CAD and scene scripts:
----

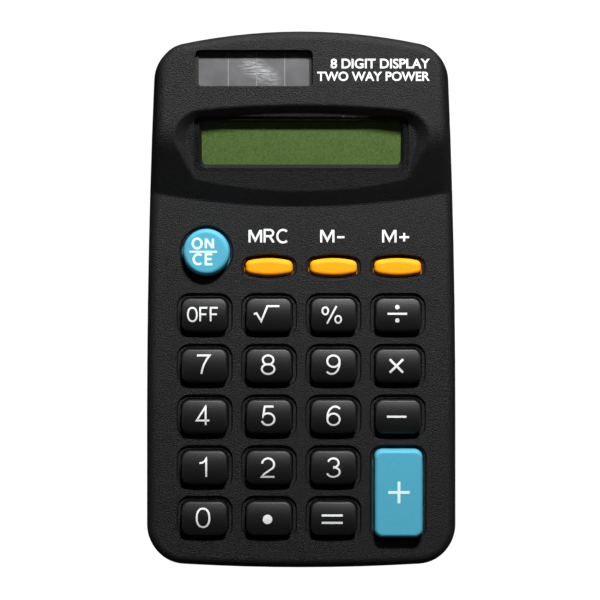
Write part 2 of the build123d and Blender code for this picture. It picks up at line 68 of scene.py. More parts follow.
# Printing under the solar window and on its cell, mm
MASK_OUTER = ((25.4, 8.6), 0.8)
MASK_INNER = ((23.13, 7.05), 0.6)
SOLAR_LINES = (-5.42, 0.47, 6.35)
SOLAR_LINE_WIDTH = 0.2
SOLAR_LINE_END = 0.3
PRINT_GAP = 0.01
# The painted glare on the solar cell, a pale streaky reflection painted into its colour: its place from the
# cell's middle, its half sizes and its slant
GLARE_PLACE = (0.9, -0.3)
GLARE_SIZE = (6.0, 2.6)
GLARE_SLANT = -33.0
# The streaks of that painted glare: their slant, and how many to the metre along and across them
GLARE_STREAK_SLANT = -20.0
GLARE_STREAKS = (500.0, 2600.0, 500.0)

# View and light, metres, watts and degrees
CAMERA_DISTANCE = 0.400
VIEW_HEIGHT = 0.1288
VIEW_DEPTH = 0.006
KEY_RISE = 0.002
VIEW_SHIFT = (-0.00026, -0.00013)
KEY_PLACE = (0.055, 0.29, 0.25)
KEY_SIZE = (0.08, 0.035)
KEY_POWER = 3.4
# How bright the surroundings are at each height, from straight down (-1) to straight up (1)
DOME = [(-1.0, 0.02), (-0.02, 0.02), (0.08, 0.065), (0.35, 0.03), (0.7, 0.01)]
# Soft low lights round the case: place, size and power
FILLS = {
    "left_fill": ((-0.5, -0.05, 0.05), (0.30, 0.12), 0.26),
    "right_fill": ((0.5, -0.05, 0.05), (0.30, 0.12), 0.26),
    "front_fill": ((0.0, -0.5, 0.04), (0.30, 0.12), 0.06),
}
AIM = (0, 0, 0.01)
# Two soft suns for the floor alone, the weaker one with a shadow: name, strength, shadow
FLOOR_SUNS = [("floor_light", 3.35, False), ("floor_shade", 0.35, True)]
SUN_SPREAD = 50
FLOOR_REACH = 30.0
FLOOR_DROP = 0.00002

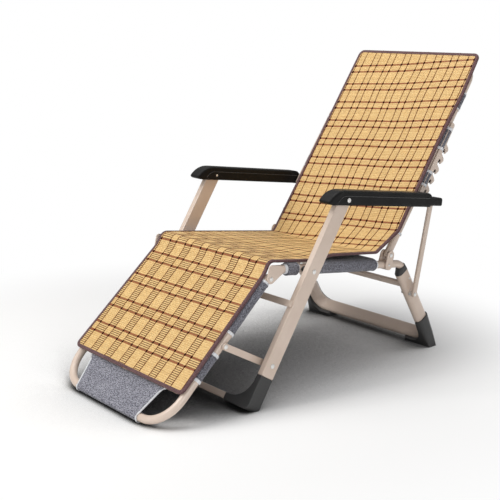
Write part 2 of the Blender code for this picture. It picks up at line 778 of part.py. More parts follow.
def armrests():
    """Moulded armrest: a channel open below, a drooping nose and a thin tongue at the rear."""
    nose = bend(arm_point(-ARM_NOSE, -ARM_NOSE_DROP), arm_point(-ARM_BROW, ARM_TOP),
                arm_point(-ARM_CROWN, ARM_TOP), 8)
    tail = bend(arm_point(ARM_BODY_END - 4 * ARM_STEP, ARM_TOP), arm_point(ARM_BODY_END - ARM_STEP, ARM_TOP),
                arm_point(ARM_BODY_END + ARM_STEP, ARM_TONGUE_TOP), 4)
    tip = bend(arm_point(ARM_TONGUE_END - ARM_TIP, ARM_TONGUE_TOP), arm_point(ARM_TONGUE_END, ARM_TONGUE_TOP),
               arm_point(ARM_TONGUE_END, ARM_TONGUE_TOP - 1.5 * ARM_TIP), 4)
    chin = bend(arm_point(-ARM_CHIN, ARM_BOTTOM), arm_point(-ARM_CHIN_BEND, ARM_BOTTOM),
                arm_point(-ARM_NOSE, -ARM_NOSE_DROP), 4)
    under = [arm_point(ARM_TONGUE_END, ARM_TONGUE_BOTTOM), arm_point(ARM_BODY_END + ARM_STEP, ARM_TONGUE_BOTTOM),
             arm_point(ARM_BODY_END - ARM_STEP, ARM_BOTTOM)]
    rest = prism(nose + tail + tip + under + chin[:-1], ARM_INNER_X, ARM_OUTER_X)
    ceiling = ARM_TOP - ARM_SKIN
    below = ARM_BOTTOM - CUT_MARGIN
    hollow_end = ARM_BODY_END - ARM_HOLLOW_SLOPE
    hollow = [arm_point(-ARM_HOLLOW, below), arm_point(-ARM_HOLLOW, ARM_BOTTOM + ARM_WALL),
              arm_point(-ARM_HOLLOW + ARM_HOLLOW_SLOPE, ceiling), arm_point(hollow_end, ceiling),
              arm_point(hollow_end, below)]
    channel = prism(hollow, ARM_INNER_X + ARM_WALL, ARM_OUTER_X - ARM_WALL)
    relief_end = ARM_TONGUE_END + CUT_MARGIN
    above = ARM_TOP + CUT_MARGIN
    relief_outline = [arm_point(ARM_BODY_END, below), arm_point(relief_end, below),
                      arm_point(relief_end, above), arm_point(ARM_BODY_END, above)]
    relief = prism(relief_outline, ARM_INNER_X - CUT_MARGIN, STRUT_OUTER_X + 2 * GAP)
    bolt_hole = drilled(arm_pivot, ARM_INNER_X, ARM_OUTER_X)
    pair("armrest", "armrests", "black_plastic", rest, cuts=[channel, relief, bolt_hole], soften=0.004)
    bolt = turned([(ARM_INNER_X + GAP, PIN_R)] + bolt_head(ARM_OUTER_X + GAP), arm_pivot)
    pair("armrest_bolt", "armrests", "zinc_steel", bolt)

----

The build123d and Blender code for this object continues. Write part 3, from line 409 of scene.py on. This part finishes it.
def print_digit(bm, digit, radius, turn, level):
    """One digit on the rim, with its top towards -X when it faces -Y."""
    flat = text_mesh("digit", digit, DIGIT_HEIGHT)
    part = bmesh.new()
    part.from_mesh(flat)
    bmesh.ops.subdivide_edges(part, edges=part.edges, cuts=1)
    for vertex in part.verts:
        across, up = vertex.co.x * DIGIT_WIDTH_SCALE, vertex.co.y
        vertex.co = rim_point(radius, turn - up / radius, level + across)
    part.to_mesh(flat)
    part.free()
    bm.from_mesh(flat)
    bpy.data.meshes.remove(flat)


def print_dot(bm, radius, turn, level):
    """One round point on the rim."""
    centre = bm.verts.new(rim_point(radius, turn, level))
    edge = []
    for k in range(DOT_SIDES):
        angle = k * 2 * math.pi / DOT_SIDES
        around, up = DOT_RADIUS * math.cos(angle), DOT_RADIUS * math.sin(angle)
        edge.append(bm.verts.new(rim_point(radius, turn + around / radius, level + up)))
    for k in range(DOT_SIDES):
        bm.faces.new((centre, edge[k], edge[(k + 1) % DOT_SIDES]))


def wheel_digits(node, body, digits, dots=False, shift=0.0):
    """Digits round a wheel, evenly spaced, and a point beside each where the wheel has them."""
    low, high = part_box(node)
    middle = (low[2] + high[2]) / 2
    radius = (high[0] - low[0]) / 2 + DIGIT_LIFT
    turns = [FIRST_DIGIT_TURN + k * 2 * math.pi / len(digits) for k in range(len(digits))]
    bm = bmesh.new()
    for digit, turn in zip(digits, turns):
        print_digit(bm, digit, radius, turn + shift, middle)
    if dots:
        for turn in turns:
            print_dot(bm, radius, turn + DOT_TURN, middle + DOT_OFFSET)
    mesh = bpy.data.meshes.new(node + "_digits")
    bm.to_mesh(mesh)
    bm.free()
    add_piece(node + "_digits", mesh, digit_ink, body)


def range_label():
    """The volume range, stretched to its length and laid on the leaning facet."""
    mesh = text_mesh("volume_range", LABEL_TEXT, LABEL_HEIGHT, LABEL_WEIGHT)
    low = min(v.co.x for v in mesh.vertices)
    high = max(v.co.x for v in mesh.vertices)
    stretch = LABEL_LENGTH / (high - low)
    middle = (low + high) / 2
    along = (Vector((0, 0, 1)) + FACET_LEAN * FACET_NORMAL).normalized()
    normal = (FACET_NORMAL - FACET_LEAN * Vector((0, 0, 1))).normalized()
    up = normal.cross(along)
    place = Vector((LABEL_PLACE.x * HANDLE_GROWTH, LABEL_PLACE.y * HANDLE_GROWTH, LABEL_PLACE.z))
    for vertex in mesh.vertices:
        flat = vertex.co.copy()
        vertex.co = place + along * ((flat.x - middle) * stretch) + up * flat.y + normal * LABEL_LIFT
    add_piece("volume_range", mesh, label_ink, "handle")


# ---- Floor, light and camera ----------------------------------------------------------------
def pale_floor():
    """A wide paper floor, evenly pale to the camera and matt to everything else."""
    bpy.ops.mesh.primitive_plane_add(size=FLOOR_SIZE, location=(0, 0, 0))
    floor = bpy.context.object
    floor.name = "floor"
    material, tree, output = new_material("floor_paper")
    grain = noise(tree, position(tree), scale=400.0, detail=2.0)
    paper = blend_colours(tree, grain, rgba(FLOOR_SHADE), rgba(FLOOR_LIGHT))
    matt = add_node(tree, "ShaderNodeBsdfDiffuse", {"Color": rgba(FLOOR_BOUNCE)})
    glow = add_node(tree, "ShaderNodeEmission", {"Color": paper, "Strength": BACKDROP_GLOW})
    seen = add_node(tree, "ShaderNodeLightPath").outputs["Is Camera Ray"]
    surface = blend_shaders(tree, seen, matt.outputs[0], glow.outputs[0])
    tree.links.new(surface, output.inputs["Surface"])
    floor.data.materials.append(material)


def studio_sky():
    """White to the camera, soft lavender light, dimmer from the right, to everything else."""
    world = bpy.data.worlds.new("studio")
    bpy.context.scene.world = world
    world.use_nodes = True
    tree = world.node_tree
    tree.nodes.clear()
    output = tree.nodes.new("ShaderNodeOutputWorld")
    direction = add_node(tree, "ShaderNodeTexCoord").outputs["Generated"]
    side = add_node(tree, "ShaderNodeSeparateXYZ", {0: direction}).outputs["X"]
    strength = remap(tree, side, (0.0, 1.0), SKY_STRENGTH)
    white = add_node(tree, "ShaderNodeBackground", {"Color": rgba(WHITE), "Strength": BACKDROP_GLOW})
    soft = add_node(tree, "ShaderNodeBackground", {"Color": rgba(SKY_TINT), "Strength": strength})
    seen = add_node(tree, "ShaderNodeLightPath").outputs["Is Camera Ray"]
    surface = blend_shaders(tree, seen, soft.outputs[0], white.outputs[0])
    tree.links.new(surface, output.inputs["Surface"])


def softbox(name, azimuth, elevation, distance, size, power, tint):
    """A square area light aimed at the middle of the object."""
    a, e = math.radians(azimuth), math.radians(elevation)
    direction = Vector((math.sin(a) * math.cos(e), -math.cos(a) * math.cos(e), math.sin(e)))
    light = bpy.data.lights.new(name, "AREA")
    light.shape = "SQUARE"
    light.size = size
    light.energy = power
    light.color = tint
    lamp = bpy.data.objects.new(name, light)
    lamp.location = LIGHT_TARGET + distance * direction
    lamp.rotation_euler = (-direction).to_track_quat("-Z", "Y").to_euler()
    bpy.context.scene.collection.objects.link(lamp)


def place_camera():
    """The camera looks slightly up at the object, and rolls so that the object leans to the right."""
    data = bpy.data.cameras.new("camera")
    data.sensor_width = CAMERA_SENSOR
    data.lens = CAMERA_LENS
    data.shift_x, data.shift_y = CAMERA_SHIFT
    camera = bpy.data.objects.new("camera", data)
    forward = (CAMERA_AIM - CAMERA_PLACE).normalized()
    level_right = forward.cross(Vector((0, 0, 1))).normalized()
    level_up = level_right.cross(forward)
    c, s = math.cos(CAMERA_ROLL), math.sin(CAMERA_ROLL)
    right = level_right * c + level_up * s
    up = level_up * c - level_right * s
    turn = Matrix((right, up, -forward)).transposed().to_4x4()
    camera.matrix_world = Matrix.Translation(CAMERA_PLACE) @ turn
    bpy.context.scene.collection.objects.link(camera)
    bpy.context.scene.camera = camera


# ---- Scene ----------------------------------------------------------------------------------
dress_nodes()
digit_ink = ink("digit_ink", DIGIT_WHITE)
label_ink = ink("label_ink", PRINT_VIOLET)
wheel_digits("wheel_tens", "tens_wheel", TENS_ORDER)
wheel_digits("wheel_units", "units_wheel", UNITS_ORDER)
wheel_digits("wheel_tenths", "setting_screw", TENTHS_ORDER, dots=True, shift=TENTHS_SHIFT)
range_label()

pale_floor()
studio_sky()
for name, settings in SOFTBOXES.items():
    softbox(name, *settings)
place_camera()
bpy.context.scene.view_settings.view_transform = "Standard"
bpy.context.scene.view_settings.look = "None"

----

Gather each line in these records that contains the string "Blender".

Write part 2 of the build123d and Blender code for this picture. It picks up at line 68 of scene.py. More parts follow.
Write part 2 of the Blender code for this picture. It picks up at line 778 of part.py. More parts follow.
The build123d and Blender code for this object continues. Write part 3, from line 409 of scene.py on. This part finishes it.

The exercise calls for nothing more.